Items listed in a dataset:
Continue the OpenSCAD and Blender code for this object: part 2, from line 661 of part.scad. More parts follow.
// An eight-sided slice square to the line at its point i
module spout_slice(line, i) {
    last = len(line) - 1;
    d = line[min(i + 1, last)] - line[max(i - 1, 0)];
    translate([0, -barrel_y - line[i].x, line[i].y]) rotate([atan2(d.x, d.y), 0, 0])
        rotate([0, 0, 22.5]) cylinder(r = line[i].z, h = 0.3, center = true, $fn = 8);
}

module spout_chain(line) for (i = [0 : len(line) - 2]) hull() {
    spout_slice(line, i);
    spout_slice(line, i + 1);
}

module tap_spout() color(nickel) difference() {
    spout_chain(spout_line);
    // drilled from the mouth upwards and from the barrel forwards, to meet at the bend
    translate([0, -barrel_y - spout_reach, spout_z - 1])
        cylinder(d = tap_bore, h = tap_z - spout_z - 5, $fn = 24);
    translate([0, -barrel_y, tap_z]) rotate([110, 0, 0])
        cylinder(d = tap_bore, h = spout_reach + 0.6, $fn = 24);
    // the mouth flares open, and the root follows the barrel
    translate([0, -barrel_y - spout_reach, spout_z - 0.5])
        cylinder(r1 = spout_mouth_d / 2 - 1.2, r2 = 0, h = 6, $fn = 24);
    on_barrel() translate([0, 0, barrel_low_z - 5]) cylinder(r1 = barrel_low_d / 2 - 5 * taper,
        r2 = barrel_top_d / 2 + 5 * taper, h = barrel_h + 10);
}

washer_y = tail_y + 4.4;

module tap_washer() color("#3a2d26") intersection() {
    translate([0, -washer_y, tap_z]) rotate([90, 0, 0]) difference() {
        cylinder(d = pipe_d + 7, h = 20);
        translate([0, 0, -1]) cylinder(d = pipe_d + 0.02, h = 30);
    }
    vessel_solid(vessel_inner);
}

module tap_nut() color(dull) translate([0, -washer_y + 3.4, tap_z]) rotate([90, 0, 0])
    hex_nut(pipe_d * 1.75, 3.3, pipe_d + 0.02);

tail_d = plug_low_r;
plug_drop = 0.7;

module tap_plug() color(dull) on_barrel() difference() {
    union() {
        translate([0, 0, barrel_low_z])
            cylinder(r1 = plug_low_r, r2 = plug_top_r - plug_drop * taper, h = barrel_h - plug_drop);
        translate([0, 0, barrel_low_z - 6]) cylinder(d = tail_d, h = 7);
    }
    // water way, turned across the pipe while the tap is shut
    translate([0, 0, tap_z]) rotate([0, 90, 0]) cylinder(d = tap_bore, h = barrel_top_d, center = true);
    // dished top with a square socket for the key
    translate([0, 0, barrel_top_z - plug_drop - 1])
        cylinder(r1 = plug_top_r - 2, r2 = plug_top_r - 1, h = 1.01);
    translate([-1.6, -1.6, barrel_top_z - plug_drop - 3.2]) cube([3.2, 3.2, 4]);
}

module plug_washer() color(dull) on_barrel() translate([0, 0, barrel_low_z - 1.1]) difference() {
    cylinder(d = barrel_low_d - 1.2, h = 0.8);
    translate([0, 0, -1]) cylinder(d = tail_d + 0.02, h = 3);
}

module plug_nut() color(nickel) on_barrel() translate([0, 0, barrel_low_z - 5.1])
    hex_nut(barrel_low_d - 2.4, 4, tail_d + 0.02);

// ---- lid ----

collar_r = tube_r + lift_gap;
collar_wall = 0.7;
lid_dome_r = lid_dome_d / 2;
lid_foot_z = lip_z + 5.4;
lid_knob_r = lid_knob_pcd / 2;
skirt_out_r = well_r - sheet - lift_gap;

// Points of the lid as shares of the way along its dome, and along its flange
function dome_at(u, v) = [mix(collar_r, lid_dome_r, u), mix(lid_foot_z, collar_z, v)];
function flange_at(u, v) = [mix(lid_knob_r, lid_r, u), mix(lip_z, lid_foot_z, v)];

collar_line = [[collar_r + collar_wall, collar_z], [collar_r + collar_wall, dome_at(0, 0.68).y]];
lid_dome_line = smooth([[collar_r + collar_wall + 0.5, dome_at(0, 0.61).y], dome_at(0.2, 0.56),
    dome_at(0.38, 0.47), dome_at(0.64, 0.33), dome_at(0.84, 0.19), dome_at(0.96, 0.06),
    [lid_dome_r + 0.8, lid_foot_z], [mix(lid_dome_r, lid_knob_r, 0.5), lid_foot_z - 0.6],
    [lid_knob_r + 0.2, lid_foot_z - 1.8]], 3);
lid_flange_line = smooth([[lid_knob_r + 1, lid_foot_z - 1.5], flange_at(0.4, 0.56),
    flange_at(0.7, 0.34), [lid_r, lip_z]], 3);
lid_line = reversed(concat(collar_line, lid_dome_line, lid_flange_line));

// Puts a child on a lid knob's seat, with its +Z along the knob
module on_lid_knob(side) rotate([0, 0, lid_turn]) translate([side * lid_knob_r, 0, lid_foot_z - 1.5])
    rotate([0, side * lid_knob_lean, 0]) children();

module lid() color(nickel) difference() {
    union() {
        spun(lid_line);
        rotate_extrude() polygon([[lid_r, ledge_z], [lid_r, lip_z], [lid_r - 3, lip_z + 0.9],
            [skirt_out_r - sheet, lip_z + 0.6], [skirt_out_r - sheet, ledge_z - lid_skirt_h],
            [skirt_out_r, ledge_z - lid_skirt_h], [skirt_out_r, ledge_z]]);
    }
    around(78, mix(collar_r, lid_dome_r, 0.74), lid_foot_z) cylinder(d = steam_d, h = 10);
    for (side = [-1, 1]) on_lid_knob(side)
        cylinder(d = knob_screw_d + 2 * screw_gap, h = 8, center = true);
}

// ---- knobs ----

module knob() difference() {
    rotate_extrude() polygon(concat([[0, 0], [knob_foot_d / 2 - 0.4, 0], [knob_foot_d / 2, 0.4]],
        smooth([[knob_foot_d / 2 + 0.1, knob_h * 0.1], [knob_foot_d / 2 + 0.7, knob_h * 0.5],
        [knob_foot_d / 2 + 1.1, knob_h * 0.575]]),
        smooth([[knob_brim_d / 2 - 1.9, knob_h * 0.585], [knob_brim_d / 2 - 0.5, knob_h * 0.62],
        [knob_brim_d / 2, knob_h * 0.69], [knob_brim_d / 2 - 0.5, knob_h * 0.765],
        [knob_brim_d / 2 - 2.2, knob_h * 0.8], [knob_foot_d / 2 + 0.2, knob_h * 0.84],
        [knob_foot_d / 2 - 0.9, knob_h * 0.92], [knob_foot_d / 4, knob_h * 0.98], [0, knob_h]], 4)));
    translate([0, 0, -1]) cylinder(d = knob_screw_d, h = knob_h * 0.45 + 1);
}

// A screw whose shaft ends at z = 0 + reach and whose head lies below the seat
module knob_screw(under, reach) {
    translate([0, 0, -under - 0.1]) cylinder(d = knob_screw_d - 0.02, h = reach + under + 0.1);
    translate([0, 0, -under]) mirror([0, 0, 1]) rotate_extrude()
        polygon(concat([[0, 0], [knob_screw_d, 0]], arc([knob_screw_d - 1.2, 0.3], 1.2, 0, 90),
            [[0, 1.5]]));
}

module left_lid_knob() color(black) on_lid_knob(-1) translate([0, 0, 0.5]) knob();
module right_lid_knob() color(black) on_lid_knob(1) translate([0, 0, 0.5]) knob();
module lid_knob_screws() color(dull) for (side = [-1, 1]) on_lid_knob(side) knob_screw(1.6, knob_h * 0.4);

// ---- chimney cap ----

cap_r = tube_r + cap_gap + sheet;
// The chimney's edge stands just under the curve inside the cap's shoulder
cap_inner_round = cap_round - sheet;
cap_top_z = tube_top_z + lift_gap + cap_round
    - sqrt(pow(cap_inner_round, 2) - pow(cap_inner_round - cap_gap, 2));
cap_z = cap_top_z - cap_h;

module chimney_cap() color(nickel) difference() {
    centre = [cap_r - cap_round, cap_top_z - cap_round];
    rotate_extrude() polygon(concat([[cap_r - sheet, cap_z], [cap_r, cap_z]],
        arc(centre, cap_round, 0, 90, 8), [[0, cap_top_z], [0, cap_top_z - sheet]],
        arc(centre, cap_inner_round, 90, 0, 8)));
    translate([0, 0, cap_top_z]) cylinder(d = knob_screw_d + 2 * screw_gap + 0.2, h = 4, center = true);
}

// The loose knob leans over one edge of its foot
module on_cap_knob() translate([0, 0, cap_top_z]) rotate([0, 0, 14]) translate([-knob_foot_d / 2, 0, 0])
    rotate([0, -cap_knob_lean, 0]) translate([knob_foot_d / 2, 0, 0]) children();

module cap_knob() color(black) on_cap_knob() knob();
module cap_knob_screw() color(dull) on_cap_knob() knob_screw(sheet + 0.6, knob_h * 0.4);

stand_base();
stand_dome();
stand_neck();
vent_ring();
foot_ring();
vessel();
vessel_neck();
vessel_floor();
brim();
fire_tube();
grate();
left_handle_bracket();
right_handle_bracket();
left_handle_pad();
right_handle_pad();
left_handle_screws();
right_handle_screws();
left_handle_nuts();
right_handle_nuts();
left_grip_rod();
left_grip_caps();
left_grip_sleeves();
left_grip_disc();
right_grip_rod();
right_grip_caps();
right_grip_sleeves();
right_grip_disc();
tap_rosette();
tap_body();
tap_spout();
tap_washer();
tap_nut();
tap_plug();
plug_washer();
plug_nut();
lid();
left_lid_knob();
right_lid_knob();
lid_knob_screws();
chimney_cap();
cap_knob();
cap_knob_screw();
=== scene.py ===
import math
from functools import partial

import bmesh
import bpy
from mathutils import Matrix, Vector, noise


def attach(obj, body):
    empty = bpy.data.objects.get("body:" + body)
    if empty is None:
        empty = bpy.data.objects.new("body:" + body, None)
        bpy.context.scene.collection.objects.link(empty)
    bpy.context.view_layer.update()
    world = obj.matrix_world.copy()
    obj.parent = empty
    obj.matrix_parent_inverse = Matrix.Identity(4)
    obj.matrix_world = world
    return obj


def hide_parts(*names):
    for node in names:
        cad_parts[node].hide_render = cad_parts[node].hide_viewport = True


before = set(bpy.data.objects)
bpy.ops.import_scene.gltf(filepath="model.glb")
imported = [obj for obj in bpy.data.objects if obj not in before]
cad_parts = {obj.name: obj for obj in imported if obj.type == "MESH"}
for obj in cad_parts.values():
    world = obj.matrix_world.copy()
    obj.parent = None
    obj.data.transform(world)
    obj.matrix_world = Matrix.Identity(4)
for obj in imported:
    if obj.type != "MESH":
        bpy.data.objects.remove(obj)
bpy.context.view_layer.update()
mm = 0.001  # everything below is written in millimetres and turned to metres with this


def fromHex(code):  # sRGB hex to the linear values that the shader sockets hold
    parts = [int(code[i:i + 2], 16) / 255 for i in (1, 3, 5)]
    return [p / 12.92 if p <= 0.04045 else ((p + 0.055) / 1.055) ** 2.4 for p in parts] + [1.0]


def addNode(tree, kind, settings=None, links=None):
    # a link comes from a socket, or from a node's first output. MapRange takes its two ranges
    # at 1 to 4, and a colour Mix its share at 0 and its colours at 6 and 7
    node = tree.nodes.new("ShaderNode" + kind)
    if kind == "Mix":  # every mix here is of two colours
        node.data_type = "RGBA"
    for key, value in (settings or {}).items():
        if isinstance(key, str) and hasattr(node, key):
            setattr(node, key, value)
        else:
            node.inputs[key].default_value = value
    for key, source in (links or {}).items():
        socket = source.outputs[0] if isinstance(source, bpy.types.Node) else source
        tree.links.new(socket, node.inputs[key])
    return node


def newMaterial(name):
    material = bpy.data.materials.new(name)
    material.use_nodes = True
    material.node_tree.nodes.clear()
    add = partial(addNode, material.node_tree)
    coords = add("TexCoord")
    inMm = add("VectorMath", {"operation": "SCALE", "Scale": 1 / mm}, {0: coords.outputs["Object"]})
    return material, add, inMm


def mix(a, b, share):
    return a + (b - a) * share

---

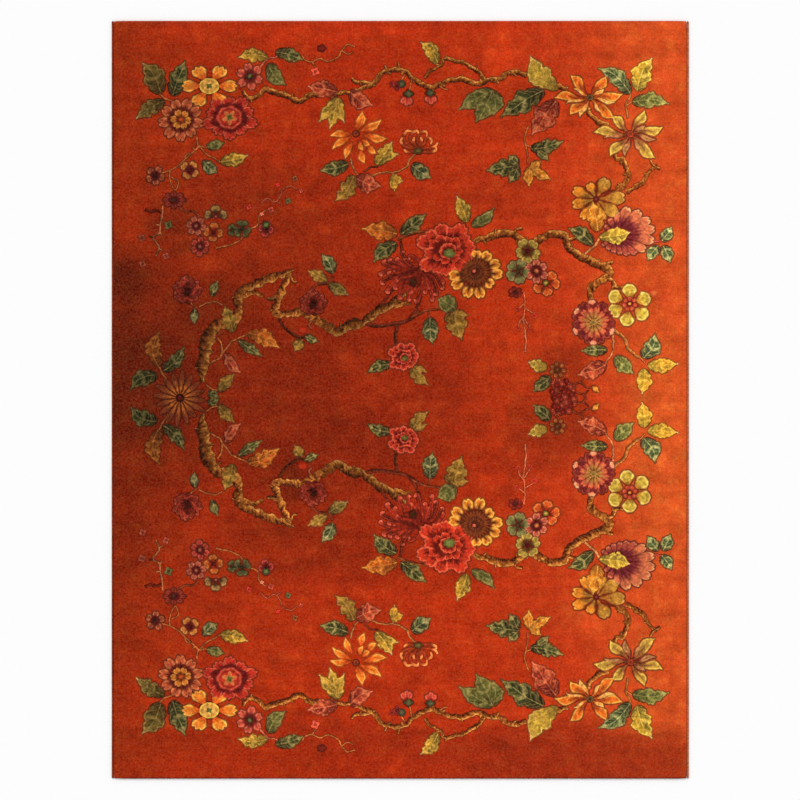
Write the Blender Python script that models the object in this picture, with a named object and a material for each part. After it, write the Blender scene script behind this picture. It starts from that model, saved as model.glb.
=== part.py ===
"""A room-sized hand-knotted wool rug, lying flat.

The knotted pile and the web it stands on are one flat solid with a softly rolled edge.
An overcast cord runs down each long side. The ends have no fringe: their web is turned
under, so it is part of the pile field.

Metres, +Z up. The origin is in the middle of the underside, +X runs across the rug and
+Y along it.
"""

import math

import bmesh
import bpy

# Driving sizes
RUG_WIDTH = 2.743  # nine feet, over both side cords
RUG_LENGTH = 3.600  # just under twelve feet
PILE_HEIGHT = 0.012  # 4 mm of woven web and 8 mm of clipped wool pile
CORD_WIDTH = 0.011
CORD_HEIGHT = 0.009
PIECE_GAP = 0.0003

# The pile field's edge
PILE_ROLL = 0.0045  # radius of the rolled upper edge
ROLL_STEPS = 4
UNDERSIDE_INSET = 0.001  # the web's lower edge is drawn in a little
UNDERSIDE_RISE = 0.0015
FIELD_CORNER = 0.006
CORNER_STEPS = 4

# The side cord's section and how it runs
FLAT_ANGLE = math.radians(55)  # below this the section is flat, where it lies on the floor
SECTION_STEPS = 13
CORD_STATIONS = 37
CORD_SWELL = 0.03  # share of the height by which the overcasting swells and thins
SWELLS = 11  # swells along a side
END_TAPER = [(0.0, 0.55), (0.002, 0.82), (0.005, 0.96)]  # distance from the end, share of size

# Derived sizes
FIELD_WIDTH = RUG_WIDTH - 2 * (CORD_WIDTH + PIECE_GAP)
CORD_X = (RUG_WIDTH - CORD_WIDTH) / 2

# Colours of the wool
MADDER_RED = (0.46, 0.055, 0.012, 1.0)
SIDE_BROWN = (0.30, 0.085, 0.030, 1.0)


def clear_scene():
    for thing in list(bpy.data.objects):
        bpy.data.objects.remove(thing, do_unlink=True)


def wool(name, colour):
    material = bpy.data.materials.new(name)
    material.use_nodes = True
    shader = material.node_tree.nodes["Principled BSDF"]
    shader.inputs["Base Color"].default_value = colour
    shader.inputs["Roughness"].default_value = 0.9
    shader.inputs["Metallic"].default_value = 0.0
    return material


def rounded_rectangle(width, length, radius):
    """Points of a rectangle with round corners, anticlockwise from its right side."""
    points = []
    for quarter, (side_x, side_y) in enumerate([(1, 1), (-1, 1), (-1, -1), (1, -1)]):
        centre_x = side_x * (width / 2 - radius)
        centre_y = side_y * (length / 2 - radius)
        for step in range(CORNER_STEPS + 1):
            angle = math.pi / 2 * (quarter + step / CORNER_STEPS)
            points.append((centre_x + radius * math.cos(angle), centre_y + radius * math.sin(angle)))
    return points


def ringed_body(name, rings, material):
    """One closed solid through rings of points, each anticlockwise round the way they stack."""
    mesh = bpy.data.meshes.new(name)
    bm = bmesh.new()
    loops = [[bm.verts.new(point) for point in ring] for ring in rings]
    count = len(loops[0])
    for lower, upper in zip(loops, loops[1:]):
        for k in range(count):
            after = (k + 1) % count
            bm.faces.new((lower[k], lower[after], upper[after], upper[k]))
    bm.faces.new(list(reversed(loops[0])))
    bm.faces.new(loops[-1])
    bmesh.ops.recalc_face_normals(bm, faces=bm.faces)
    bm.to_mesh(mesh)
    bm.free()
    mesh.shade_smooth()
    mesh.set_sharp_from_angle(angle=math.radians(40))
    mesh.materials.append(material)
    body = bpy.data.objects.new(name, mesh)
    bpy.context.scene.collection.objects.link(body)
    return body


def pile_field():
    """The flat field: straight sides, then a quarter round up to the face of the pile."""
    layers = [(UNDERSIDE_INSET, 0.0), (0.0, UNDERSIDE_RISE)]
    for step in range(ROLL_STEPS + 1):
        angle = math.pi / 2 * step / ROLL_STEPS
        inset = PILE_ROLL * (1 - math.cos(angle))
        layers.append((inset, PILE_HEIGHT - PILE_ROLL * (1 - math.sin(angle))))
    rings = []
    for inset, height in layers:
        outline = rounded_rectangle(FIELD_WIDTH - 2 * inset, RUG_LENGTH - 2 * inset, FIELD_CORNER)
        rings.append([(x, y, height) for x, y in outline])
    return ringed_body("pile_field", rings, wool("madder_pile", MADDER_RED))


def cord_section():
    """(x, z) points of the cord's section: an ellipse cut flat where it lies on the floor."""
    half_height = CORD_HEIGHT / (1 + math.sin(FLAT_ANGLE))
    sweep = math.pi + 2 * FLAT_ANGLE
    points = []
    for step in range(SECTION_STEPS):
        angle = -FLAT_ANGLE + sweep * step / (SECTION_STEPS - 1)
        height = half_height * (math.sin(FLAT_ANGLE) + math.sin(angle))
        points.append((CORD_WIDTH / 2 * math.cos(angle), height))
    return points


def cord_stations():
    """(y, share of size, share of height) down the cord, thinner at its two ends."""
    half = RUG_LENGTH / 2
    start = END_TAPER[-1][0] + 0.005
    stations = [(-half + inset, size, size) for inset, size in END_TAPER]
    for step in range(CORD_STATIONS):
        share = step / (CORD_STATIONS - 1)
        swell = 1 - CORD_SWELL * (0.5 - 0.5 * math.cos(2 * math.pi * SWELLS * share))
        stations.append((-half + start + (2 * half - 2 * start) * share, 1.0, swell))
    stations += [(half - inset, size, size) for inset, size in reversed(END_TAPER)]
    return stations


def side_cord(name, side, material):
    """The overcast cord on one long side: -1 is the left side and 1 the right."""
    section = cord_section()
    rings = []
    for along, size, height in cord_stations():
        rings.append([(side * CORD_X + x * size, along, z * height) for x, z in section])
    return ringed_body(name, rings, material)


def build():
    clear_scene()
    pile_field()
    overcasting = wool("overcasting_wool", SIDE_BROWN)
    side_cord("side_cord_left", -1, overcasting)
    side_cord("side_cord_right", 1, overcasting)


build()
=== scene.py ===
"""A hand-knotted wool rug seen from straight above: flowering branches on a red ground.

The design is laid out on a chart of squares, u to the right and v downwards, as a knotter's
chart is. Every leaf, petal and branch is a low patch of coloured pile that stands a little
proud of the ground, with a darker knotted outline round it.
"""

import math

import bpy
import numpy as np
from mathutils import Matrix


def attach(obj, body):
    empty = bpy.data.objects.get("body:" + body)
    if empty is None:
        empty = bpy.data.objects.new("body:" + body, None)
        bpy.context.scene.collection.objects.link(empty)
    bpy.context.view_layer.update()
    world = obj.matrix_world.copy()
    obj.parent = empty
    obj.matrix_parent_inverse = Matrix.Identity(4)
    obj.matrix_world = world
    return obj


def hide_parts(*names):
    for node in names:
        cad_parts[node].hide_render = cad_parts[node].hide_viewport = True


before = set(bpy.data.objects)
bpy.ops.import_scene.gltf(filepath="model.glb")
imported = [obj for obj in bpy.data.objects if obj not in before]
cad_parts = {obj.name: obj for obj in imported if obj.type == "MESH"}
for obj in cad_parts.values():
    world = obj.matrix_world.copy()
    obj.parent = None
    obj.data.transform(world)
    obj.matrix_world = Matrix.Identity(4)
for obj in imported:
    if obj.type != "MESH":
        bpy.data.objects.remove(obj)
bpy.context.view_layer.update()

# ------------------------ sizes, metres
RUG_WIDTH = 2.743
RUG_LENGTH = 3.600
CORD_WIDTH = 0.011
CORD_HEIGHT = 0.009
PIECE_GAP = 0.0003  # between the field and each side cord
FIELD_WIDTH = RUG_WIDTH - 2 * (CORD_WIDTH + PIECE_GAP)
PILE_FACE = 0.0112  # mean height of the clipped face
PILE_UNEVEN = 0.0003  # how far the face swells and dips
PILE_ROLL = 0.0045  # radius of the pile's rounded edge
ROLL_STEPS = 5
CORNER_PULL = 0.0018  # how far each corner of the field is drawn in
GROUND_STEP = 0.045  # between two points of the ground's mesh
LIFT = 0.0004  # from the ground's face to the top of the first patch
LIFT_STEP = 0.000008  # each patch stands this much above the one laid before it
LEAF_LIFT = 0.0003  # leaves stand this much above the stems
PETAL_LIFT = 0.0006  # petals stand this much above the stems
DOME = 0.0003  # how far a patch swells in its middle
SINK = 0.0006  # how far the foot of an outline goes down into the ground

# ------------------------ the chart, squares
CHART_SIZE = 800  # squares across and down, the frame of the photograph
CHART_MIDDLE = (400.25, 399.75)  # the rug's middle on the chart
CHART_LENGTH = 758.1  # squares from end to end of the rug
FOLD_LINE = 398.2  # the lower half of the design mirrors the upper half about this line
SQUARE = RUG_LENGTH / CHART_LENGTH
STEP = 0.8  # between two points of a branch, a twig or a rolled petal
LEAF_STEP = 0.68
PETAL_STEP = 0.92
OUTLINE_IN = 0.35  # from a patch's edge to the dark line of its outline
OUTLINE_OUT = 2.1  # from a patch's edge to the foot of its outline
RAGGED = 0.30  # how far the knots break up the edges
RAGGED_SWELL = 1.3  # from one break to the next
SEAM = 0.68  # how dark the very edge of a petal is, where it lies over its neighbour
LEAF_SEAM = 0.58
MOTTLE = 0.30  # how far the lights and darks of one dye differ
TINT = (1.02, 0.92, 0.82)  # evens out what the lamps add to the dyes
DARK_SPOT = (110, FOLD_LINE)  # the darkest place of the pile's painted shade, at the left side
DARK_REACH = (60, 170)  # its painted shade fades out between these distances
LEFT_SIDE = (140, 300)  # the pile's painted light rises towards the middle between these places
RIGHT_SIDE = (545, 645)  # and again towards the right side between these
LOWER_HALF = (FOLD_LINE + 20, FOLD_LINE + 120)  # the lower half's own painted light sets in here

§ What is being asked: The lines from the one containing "left_grip_disc();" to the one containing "return [p /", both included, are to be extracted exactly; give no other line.

§ Exercise result:
left_grip_disc();
right_grip_rod();
right_grip_caps();
right_grip_sleeves();
right_grip_disc();
tap_rosette();
tap_body();
tap_spout();
tap_washer();
tap_nut();
tap_plug();
plug_washer();
plug_nut();
lid();
left_lid_knob();
right_lid_knob();
lid_knob_screws();
chimney_cap();
cap_knob();
cap_knob_screw();
=== scene.py ===
import math
from functools import partial

import bmesh
import bpy
from mathutils import Matrix, Vector, noise


def attach(obj, body):
    empty = bpy.data.objects.get("body:" + body)
    if empty is None:
        empty = bpy.data.objects.new("body:" + body, None)
        bpy.context.scene.collection.objects.link(empty)
    bpy.context.view_layer.update()
    world = obj.matrix_world.copy()
    obj.parent = empty
    obj.matrix_parent_inverse = Matrix.Identity(4)
    obj.matrix_world = world
    return obj


def hide_parts(*names):
    for node in names:
        cad_parts[node].hide_render = cad_parts[node].hide_viewport = True


before = set(bpy.data.objects)
bpy.ops.import_scene.gltf(filepath="model.glb")
imported = [obj for obj in bpy.data.objects if obj not in before]
cad_parts = {obj.name: obj for obj in imported if obj.type == "MESH"}
for obj in cad_parts.values():
    world = obj.matrix_world.copy()
    obj.parent = None
    obj.data.transform(world)
    obj.matrix_world = Matrix.Identity(4)
for obj in imported:
    if obj.type != "MESH":
        bpy.data.objects.remove(obj)
bpy.context.view_layer.update()
mm = 0.001  # everything below is written in millimetres and turned to metres with this


def fromHex(code):  # sRGB hex to the linear values that the shader sockets hold
    parts = [int(code[i:i + 2], 16) / 255 for i in (1, 3, 5)]
    return [p / 12.92 if p <= 0.04045 else ((p + 0.055) / 1.055) ** 2.4 for p in parts] + [1.0]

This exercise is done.